PROVIDED INFORMATION:

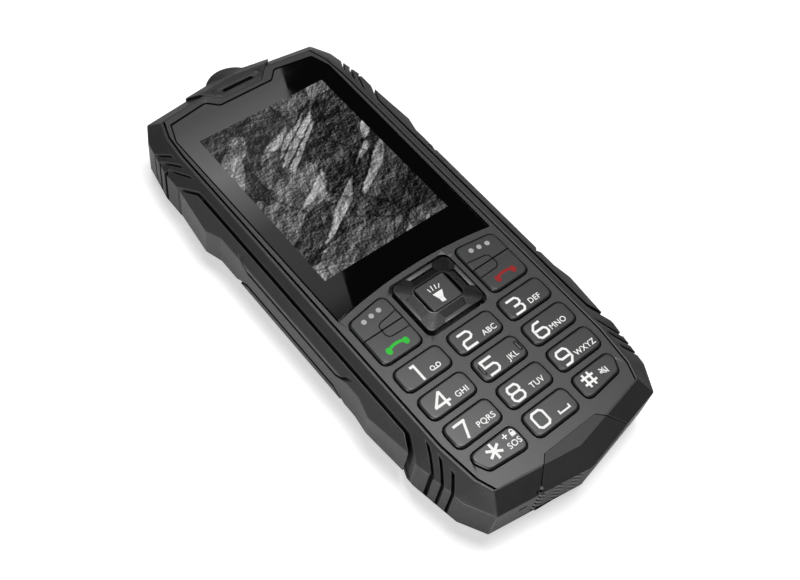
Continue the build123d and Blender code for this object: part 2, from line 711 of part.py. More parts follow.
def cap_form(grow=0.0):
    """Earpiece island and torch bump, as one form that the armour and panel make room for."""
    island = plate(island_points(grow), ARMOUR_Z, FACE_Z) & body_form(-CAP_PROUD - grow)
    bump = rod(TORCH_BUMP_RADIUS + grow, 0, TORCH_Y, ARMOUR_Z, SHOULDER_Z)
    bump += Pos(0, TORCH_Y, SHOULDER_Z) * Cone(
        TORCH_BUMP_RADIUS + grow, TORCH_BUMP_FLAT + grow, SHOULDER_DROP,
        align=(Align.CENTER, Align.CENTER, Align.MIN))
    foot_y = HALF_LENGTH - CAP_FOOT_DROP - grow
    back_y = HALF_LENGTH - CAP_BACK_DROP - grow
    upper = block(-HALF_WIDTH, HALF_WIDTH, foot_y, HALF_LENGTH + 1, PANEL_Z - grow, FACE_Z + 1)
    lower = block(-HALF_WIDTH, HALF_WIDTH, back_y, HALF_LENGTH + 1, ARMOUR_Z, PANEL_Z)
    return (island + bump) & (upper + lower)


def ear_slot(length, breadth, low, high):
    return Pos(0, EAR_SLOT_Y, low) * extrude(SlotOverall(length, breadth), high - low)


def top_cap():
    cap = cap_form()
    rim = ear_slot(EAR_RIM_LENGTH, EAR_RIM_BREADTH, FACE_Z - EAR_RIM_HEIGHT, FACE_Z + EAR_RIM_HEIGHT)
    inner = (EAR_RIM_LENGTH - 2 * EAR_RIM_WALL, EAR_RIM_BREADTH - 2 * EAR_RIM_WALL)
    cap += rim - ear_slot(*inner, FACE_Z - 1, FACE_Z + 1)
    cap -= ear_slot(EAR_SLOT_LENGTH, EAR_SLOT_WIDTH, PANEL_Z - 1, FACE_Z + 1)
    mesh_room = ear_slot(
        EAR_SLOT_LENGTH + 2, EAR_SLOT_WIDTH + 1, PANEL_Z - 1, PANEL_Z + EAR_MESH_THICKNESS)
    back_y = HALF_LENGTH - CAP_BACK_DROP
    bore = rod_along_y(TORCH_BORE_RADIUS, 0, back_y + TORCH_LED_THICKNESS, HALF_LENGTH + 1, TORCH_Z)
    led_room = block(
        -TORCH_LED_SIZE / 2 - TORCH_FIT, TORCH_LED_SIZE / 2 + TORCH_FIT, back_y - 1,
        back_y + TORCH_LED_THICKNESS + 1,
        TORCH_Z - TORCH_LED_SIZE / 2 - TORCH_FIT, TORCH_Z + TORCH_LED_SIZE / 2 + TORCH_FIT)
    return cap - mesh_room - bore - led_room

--

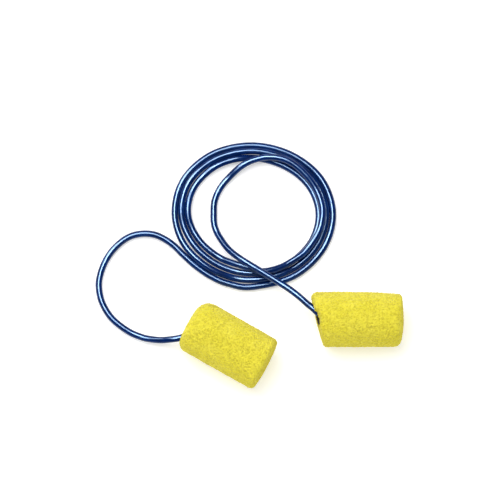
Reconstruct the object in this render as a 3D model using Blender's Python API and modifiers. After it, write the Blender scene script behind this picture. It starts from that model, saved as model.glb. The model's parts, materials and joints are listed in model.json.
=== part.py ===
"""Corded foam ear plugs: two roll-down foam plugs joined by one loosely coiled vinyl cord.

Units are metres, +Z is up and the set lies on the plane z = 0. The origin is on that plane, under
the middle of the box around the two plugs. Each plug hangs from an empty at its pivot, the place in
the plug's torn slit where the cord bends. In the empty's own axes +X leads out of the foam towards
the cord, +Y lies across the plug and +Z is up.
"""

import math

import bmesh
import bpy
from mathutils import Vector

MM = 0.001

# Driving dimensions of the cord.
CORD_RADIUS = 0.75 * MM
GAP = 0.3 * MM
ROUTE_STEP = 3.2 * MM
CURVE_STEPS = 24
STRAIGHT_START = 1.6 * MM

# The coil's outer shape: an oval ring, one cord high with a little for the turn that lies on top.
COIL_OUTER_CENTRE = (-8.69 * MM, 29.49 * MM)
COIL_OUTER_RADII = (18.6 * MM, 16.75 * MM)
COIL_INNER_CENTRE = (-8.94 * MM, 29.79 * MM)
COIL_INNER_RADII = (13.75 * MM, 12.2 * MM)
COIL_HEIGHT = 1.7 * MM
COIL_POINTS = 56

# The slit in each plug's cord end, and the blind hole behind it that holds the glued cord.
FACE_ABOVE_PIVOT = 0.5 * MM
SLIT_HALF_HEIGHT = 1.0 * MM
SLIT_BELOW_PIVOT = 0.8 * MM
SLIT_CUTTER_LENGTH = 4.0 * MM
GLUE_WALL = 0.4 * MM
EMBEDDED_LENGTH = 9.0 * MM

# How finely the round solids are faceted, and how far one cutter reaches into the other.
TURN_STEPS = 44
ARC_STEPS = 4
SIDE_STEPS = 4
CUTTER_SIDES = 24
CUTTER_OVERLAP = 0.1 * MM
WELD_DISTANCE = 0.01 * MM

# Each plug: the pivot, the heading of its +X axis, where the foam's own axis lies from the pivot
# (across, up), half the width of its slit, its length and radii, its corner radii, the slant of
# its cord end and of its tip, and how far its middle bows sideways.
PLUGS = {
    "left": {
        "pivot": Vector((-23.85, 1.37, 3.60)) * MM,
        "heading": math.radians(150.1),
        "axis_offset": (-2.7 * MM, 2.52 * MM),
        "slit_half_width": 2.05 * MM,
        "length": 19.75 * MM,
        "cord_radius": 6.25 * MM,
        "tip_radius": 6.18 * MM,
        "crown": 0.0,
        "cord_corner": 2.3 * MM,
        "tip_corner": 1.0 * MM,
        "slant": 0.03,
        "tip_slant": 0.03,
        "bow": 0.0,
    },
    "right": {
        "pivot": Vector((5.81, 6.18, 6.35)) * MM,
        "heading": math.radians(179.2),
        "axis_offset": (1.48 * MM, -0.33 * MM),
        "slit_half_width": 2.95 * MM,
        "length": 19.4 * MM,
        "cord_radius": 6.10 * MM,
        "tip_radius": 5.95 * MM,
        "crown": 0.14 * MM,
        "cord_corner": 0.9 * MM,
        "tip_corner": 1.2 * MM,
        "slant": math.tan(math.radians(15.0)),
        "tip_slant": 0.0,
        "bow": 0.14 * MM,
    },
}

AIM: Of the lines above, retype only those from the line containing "Reconstruct the object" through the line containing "COIL_POINTS = 56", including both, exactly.

FULL ANSWER:
Reconstruct the object in this render as a 3D model using Blender's Python API and modifiers. After it, write the Blender scene script behind this picture. It starts from that model, saved as model.glb. The model's parts, materials and joints are listed in model.json.
=== part.py ===
"""Corded foam ear plugs: two roll-down foam plugs joined by one loosely coiled vinyl cord.

Units are metres, +Z is up and the set lies on the plane z = 0. The origin is on that plane, under
the middle of the box around the two plugs. Each plug hangs from an empty at its pivot, the place in
the plug's torn slit where the cord bends. In the empty's own axes +X leads out of the foam towards
the cord, +Y lies across the plug and +Z is up.
"""

import math

import bmesh
import bpy
from mathutils import Vector

MM = 0.001

# Driving dimensions of the cord.
CORD_RADIUS = 0.75 * MM
GAP = 0.3 * MM
ROUTE_STEP = 3.2 * MM
CURVE_STEPS = 24
STRAIGHT_START = 1.6 * MM

# The coil's outer shape: an oval ring, one cord high with a little for the turn that lies on top.
COIL_OUTER_CENTRE = (-8.69 * MM, 29.49 * MM)
COIL_OUTER_RADII = (18.6 * MM, 16.75 * MM)
COIL_INNER_CENTRE = (-8.94 * MM, 29.79 * MM)
COIL_INNER_RADII = (13.75 * MM, 12.2 * MM)
COIL_HEIGHT = 1.7 * MM
COIL_POINTS = 56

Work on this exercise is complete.